The spatially-resolved correlation between [NII] 205 {μ}m line emission and the 24 {μ}m continuum in nearby galaxies

A correlation between the 24 {\mu}m continuum and the [NII] 205 {\mu}m line emission may arise if both quantities trace the star formation activity on spatially-resolved scales within a galaxy, yet has so far only been observed in the nearby edge-on spiral galaxy NGC 891. We therefore assess whether the [NII] 205 - 24 {\mu}m emission correlation has some physical origin or is merely an artefact of line-of-sight projection effects in an edge-on disc. We search for the presence of a correlation in Herschel and Spitzer observations of two nearby face-on galaxies, M51 and M83, and the interacting Antennae galaxies NGC 4038 and 4039. We show that not only is this empirical relationship also observed in face-on galaxies, but also that the correlation appears to be governed by the star formation rate (SFR). Both the nuclear starburst in M83 and the merger-induced star formation in NGC 4038/9 exhibit less [NII] emission per unit SFR surface density than the normal star-forming discs.

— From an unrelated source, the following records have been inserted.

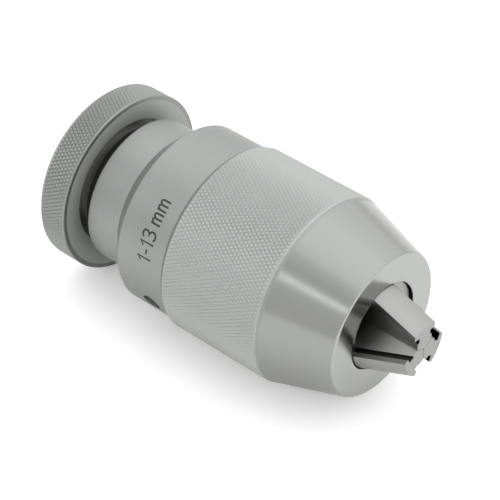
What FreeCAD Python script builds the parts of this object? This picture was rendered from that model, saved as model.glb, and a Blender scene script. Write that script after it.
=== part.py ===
# Keyless drill chuck, 1 to 13 mm, with a short-taper socket.
# The chuck's axis is X.  The rear face, where the arbor goes in, is at x = 0 and the
# jaws point along +X.  Lengths are in millimetres and the jaws are closed.
import FreeCAD, Part
import math
import os

# Driving dimensions: outside
RING_RADIUS = 24.1          # knurled rear ring
RING_LENGTH = 9.26
DISH_RADIUS = 17.2
NECK_RADIUS = 19.3          # neck, shoulder and band of the rear sleeve
NECK_START = 12.8
SHOULDER_START = 23.1
BAND_START = 27.8
BAND_RADIUS = 24.0
SEAM = 42.3                 # joint between rear sleeve and hood
GRIP_RADIUS = 25.0          # knurled grip of the hood
CONE_START = 71.5
NOSE = 91.1                 # flat front face of the hood
NOSE_RADIUS = 19.0
NOSE_BORE = 11.5
JAW_TIP = 103.3

# Driving dimensions: taper socket
SOCKET_MOUTH_RADIUS = 7.925
SOCKET_GAUGE_RADIUS = 7.1185
SOCKET_GAUGE_DEPTH = 25.4
SOCKET_DEPTH = 26.0

# Driving dimensions: jaw action
SLOPE = math.radians(20.0)  # slope of the jaw backs and of the hood's inner cone
JAW_COUNT = 3
GRIP_TRAVEL = 6.5           # each jaw's radial travel, fully closed to fully open
FEED_TRAVEL = GRIP_TRAVEL / math.tan(SLOPE)
THREAD_PITCH = 4.0          # left-hand trapezoidal feed thread
THREAD_PITCH_RADIUS = 8.0
THREAD_FLANK = math.radians(15.0)
THREAD_CLEARANCE = 0.15     # on each flank

# Driving dimensions: fits
FIT = 0.05                  # radial gap of a fixed joint
RUN = 0.12                  # radial gap of a running or sliding fit

# Chuck body
SPIGOT_RADIUS = 13.0
SPIGOT_LENGTH = 6.5
HUB_RADIUS = 14.0
FLANGE_START = 36.0
FLANGE_END = 41.0
TUBE_RADIUS = 12.5
TUBE_END = 52.2
UNDERCUT_START = 28.0
UNDERCUT_END = 40.0
THREAD_START = 37.0         # where the groove's helix starts, inside the undercut
THREAD_MINOR = 7.05
THREAD_MAJOR = 9.25
UNDERCUT_RADIUS = 9.5
DISC_SEAT_RADIUS = 7.05     # seat of the dust disc, and the hole behind it
DISC_HOLE_RADIUS = 6.6
DISC_THICKNESS = 1.0
RING_PIN_LENGTH = 6.0
PIN_RADIUS = 1.5

# Rear sleeve and hood, inside
SEAL_START = 9.4
SEAL_END = 11.6
SEAL_RADIUS = 16.4
BUSH_START = 16.6
BUSH_END = 26.0
BUSH_RADIUS = 16.5
RACE_SEAT = 28.0
SLEEVE_BORE = 21.0
SPIGOT_END = 50.0
SPANNER_HOLE_X = 36.8       # blind hole in the band for a hook spanner
SPANNER_HOLE_ANGLE = 114
SPANNER_HOLE_RADIUS = 2.5
SPANNER_HOLE_DEPTH = 2.2
JOINT_RADIUS = 22.4
HOOD_BORE = 22.0
CONE_MOUTH = NOSE - (HOOD_BORE - NOSE_BORE) / math.tan(SLOPE)
LOCK_START = 42.6           # ring nut that holds the body in the sleeve
LOCK_LENGTH = 4.0
CIRCLIP_START = 54.9
CIRCLIP_INNER = 19.4
CIRCLIP_GROOVE = 1.0

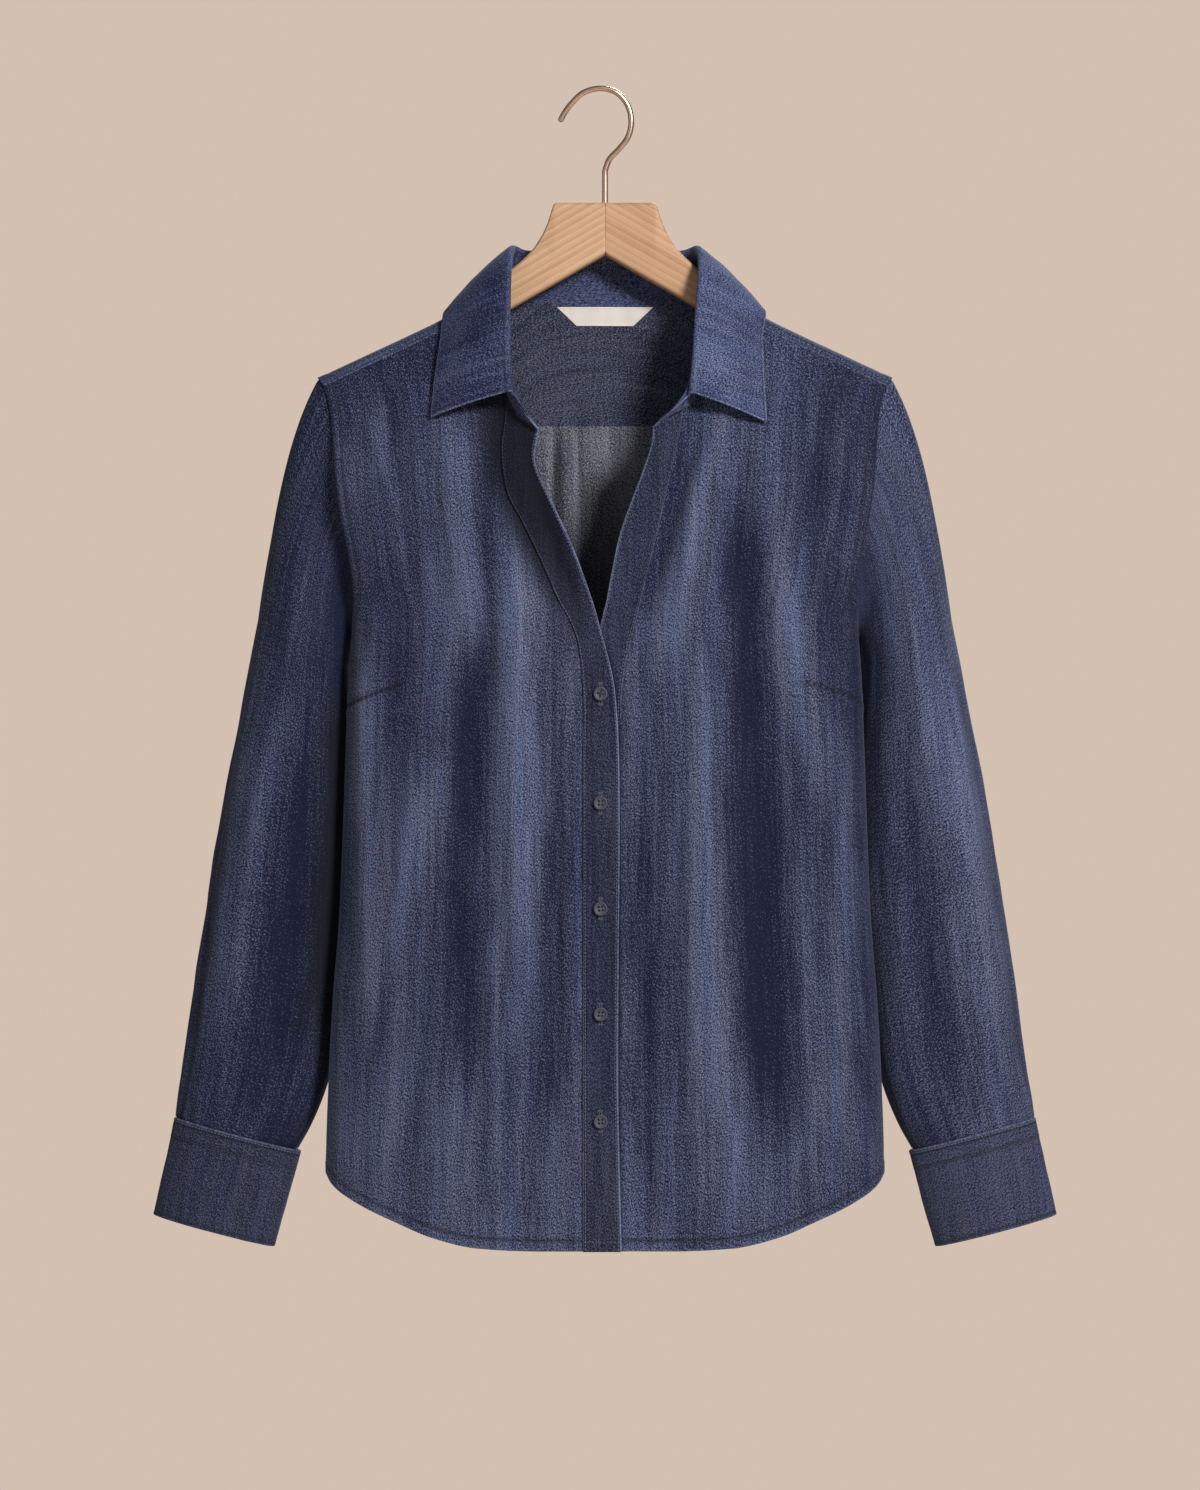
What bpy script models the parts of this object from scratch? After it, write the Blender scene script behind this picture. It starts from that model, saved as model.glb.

These regions of intense star formation exhibit stronger ionization parameters, as traced by the 70/160 {\mu}m far-infrared colour, that suggest the presence of higher ionization lines that may become more important for gas cooling, thereby reducing the observed [NII] 205 {\mu}m line emission in regions with higher star formation rates. Finally, we present a general relation between the [NII] 205 {\mu}m line flux density and SFR density for normal star-forming galaxies, yet note that future studies should extend this analysis by including observations with wider spatial coverage for a larger sample of galaxies.